When the dog does the desired task it gets paid by receiving some of the desired resources. The dog is working for a living, but because he is getting paid with something positive, he is willing to repeat the desired task. When the dog does something undesirable or refuses to do the desirable thing, the pay is withheld. Gradually the dog does only the correct thing because it pays off and the undesirable drops out because there is no pay-off.

In this situation, the dog corrects itself. A mild correction such as a "no" or "ah-ah" can speed things along and even a heavier correction when required can be beneficial. But the need for any correction gets less frequent as the dog learns that "If I do this I get something good and if I do something else it's just not worth it."

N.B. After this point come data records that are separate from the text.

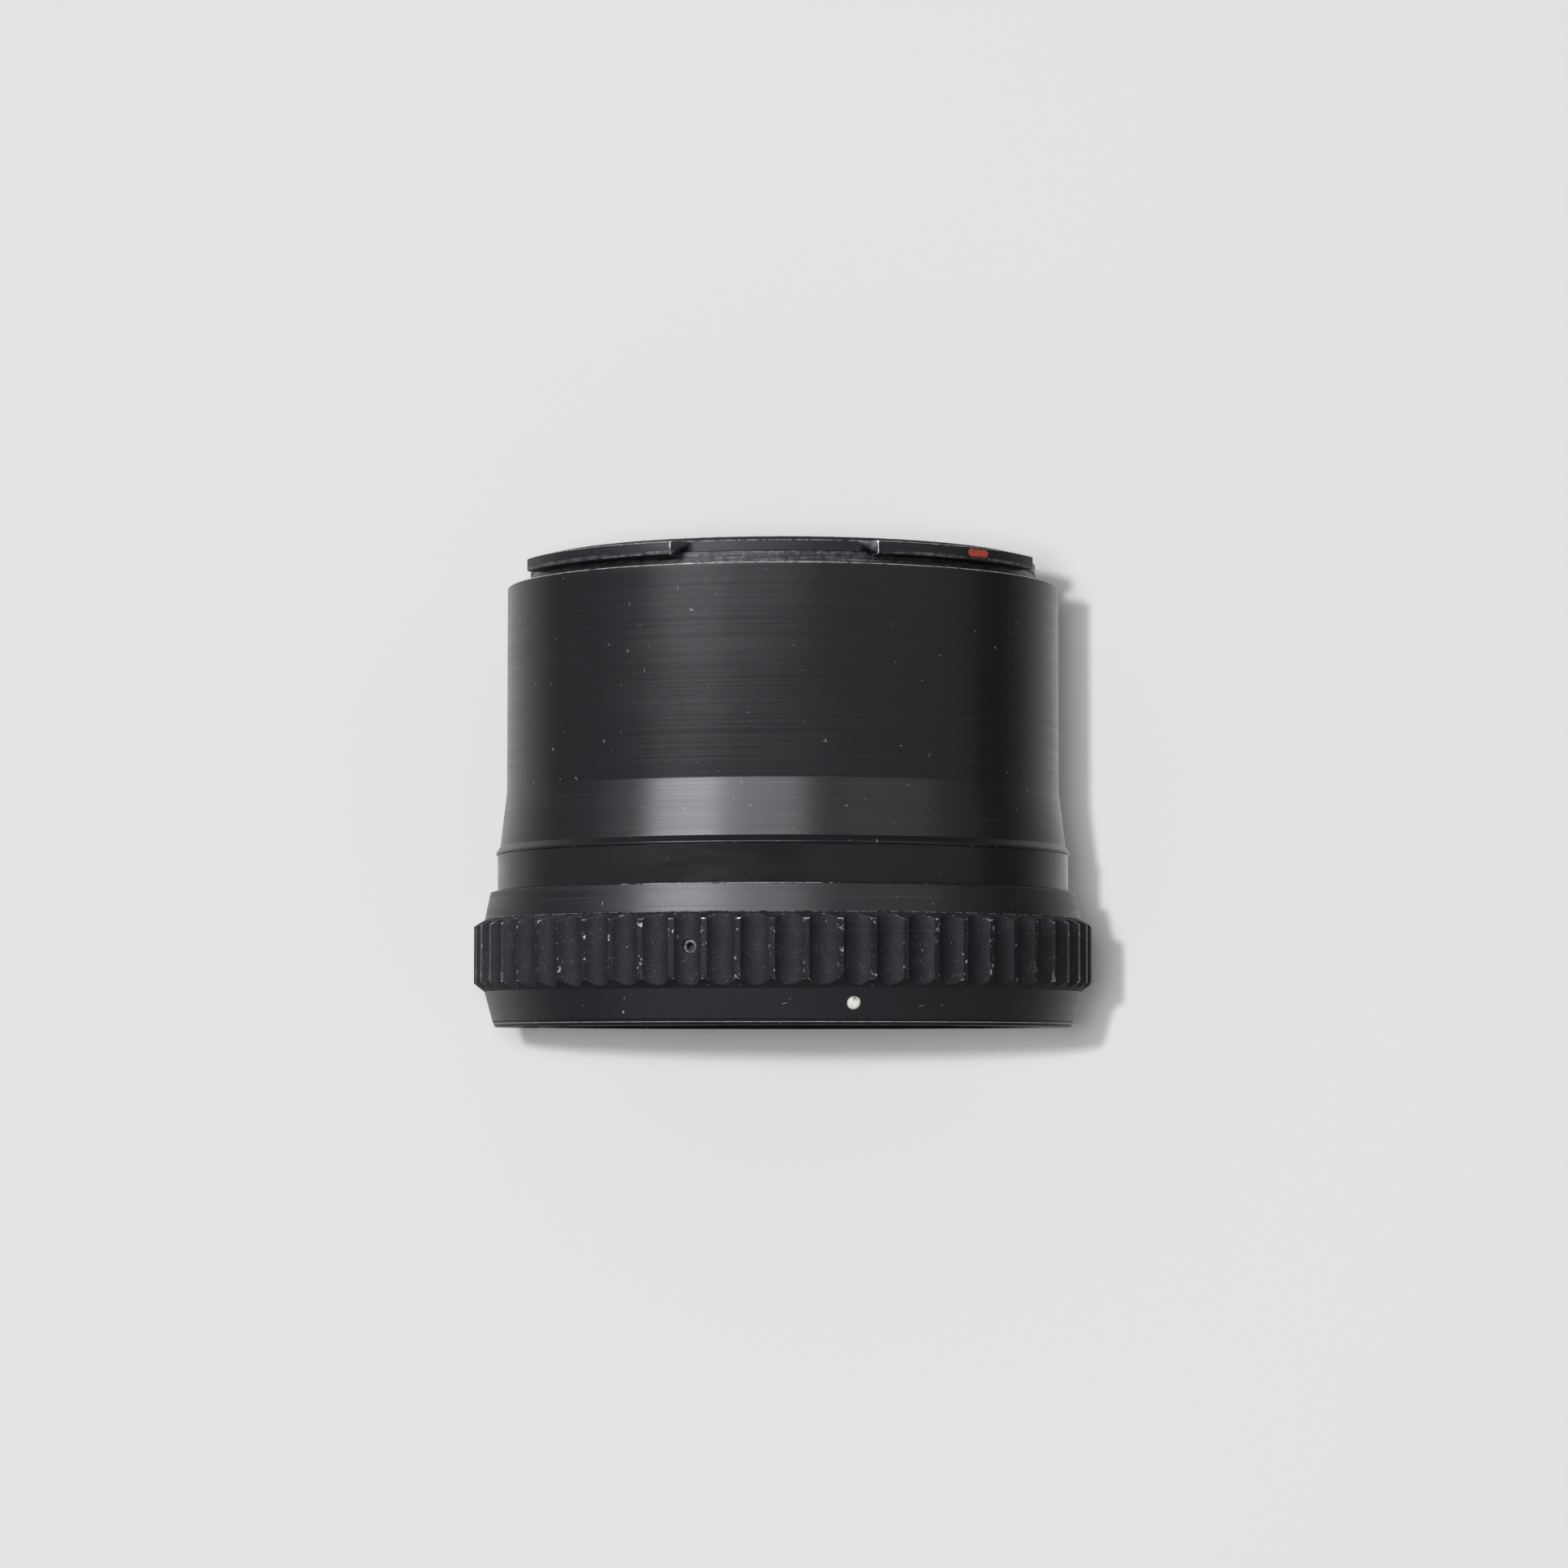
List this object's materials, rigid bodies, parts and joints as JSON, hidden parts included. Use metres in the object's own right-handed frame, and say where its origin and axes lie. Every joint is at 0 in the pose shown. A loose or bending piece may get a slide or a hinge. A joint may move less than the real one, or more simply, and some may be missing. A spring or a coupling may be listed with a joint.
{
  "type": "macro extension tube",
  "caption": "Black macro extension tube for a medium-format camera, with a lugged bayonet at one end, a fluted ring at the other and a drive shaft inside.",
  "frame": {"origin": "centre of the lens-side rim, on the face that the lens seats on", "axes": "+Z along the optical axis towards the camera, -Y towards the side that carries the index dot"},
  "size_m": [0.0774, 0.0774, 0.0584],
  "materials": {
    "barrel_black": "black anodised, satin, finely turned",
    "housing_black": "black anodised, satin",
    "grip_black": "black anodised, matte in the flutes, worn ridges",
    "band_gloss": "gloss black enamel",
    "bayonet_black": "black, worn bright along the edges",
    "plate_black": "matte black",
    "cover_black": "matte black",
    "black_screw": "blackened steel",
    "mount_steel": "black chromed, worn where the lens turns",
    "paint_white": "cream paint",
    "paint_red": "orange-red paint",
    "screw_steel": "bright steel",
    "shaft_steel": "ground",
    "coupling_steel": "turned",
    "spring_steel": "spring steel",
    "bush_brass": "turned",
    "button_chrome": "satin chrome"
  },
  "bodies": {
    "tube": {"main_barrel": "barrel_black", "front_housing": "housing_black", "grip_ring": "grip_black", "grip_set_screws": "screw_steel", "name_band": "band_gloss", "white_index_dot": "paint_white", "rear_bayonet": "bayonet_black", "red_index_mark": "paint_red", "rear_plate": "plate_black", "rear_plate_screws": "black_screw", "front_bayonet": "mount_steel", "front_bayonet_screws": "screw_steel", "bayonet_springs": "spring_steel", "bayonet_stop_pin": "shaft_steel", "front_plate": "plate_black", "front_plate_screws": "black_screw", "rear_bush": "bush_brass", "front_bush": "bush_brass", "shaft_cover": "cover_black", "shaft_cover_screws": "black_screw", "catch_spring": "spring_steel"},
    "drive_train": {"drive_shaft": "shaft_steel", "rear_coupling": "coupling_steel", "front_coupling": "coupling_steel", "coupling_pins": "shaft_steel", "shaft_clips": "spring_steel"},
    "lens_catch": {"catch_block": "bush_brass", "lock_pin": "shaft_steel", "release_button": "button_chrome", "release_button_screw": "screw_steel"}
  },
  "joints": [
    {"name": "drive_turn", "type": "hinge", "parent": "tube", "child": "drive_train", "pos_m": [-0.0058, 0.02493, 0.03], "axis": [0, 0, 1], "range_deg": [0, 288]},
    {"name": "lens_catch_slide", "type": "slide", "parent": "tube", "child": "lens_catch", "axis": [0, 0, 1], "range_m": [0, 0.0022], "stiffness_N_per_m": 400, "springref_m": -0.002, "deforming": ["catch_spring"]}
  ]
}
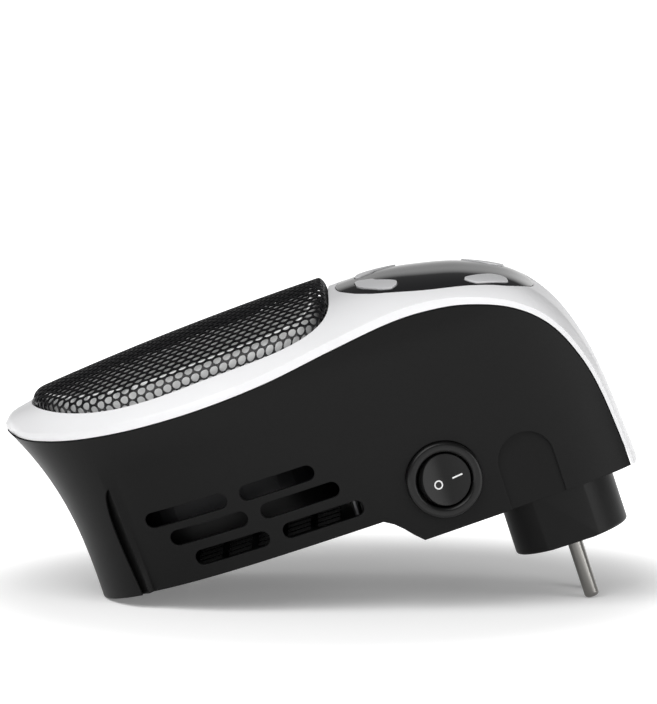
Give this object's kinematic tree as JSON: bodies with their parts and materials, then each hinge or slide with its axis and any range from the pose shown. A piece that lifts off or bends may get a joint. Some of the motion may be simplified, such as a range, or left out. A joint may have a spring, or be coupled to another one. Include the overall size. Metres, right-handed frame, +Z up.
{
  "type": "plug-in fan heater",
  "caption": "Plug-in fan heater with a domed outlet grille, a curved head with a push-button panel, a rocker switch in its side and a round mains plug at its back",
  "frame": {"origin": "middle of the bounding box's base, level with the tail's back edge and the pins' tips on which it rests", "axes": "+X from the tail to the plug end, +Z up as it lies on a table, -Y is the side with the rocker switch"},
  "size_m": [0.2044, 0.102, 0.1068],
  "materials": {
    "shell_black": "satin",
    "cover_white": "gloss",
    "grille_black": "satin",
    "collar_metal": "bright",
    "panel_gloss": "high gloss",
    "button_silver": "satin silver-white",
    "pin_nickel": "bright nickel plating",
    "steel": "plain",
    "board_green": "solder mask",
    "component_dark": "matte",
    "element_aluminium": "plain",
    "frame_beige": "matte",
    "lead_red": "matte"
  },
  "bodies": {
    "heater": {"rear_housing": "shell_black", "back_cover": "shell_black", "back_screw_1": "steel", "back_screw_2": "steel", "back_screw_3": "steel", "back_screw_4": "steel", "head_screw_1": "steel", "head_screw_2": "steel", "front_cover": "cover_white", "control_panel": "panel_gloss", "control_board": "board_green", "tact_switch_1": "component_dark", "tact_switch_2": "component_dark", "tact_switch_3": "component_dark", "tact_switch_4": "component_dark", "display_module": "component_dark", "outlet_grille": "grille_black", "grille_collar": "collar_metal", "fan_shroud": "component_dark", "fan_motor": "steel", "heater_frame": "frame_beige", "heating_element": "element_aluminium", "thermal_cutout": "steel", "thermal_fuse": "element_aluminium", "switch_housing": "shell_black", "plug_body": "shell_black", "pin_live": "pin_nickel", "pin_neutral": "pin_nickel", "power_board": "board_green", "relay": "component_dark", "capacitor": "component_dark", "terminal_block": "component_dark", "heater_lead_1": "lead_red", "heater_lead_2": "lead_red", "panel_lead": "lead_red", "switch_lead": "lead_red"},
    "fan": {"impeller": "component_dark", "motor_shaft": "steel"},
    "rocker": {"switch_rocker": "panel_gloss"},
    "timer_key": {"timer_button": "button_silver"},
    "speed_key": {"speed_button": "button_silver"},
    "warmer_key": {"warmer_button": "button_silver"},
    "cooler_key": {"cooler_button": "button_silver"}
  },
  "joints": [
    {"name": "fan_spin", "type": "hinge", "parent": "heater", "child": "fan", "pos_m": [-0.03039, 0, 0.03819], "axis": [-0.3136, 0, 0.9496], "continuous": true},
    {"name": "rocker_tilt", "type": "hinge", "parent": "heater", "child": "rocker", "pos_m": [0.03941, -0.04173, 0.04333], "axis": [0.3136, 0, -0.9496], "range_deg": [0, 16]},
    {"name": "timer_press", "type": "slide", "parent": "heater", "child": "timer_key", "axis": [0.2369, 0.0761, -0.9686], "range_m": [0, 0.0005], "stiffness_N_per_m": 1500},
    {"name": "speed_press", "type": "slide", "parent": "heater", "child": "speed_key", "axis": [0.2369, -0.0761, -0.9686], "range_m": [0, 0.0005], "stiffness_N_per_m": 1500},
    {"name": "warmer_press", "type": "slide", "parent": "heater", "child": "warmer_key", "axis": [-0.109, 0.0913, -0.9898], "range_m": [0, 0.0005], "stiffness_N_per_m": 1500},
    {"name": "cooler_press", "type": "slide", "parent": "heater", "child": "cooler_key", "axis": [-0.109, -0.0913, -0.9898], "range_m": [0, 0.0005], "stiffness_N_per_m": 1500}
  ]
}
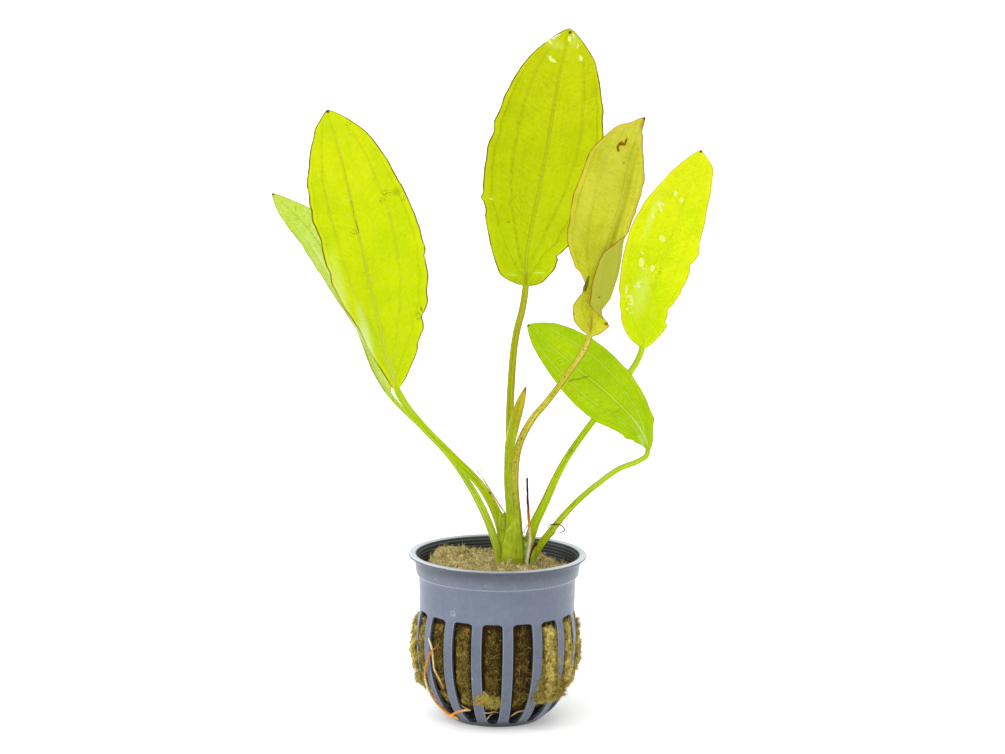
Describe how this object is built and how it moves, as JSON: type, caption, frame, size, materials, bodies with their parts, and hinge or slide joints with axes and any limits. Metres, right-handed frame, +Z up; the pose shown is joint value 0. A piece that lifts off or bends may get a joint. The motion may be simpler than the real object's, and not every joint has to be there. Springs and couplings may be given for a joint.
{
  "type": "potted amazon sword plant",
  "caption": "Young amazon sword plant with long-stalked upright oval leaves, rooted in a rock wool plug inside a slotted plastic net pot; stands on its flat base.",
  "frame": {"origin": "centre of the pot's flat base, on the surface it stands on", "axes": "+Z up along the pot's axis, towards the leaf tips; -Y towards the pictured side; +X to the right of that view"},
  "size_m": [0.137, 0.0769, 0.211],
  "materials": {
    "pot_plastic": "moulded, satin, grey-blue",
    "rock_wool": "damp fibrous wool, olive yellow with brown stains",
    "leaf_green": "thin living leaf, satin, lets light through",
    "leaf_pale": "thin living leaf seen obliquely, paler",
    "leaf_olive": "ageing leaf, olive with brown margins",
    "leaf_bright": "thin living leaf, wet, bright yellow-green",
    "leaf_deep": "thin living leaf, glossier upper face with pale veins",
    "young_green": "young folded leaf, olive green",
    "crown_green": "fibrous crown, yellow-green",
    "dried_stalk": "dry, dark brown at the tip to cream at the foot",
    "root_brown": "orange-brown root",
    "root_cream": "cream root"
  },
  "bodies": {
    "root": {"net_pot": "pot_plastic", "rock_wool": "rock_wool", "crown": "crown_green", "leaf_left": "leaf_green", "leaf_left_rear": "leaf_pale", "leaf_tall": "leaf_green", "leaf_brown_edged": "leaf_olive", "leaf_right": "leaf_bright", "leaf_bent": "leaf_deep", "young_leaf": "young_green", "dead_stalk": "dried_stalk", "root_brown": "root_brown", "root_cream": "root_cream"}
  },
  "joints": []
}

The research by David Mech showed wolves train their young pups using this technique.

Teachers in grade school train their charges this way. Wild animal trainers and psychology rat researchers give a pay-out for every small increment of correct steps toward forming a complex behavior and have termed this process "shaping."

There is a lot of evidence that animals that have been taught how to learn using shaping techniques are far better at solving novel problems and will work harder at it than control animals that were not taught how to learn. Hunting dogs respond the same way.

Wolf scientists moved away from the alpha concept long ago. They have re-evaluated the dominance-submissiveness model in parental care of pups and are now seeing it as a leadership model. Dog people, taking an opposite tack, seem to be getting more enthralled with alpha dominance as the way to go.

Dog people should catch up to the wolf people and drop the whole alpha thing from the vocabulary. And, like the wolf researchers, dog people need to rethink the dominance-submission model for training and realize that it can be counterproductive, cause problems, and that it may be good for making automatons but not thinking dogs.

They need to be teaching a dog to think, to put two and two together to get more than four. Why? Because for real hunting situations, a dog has to learn to think outside the proverbial box.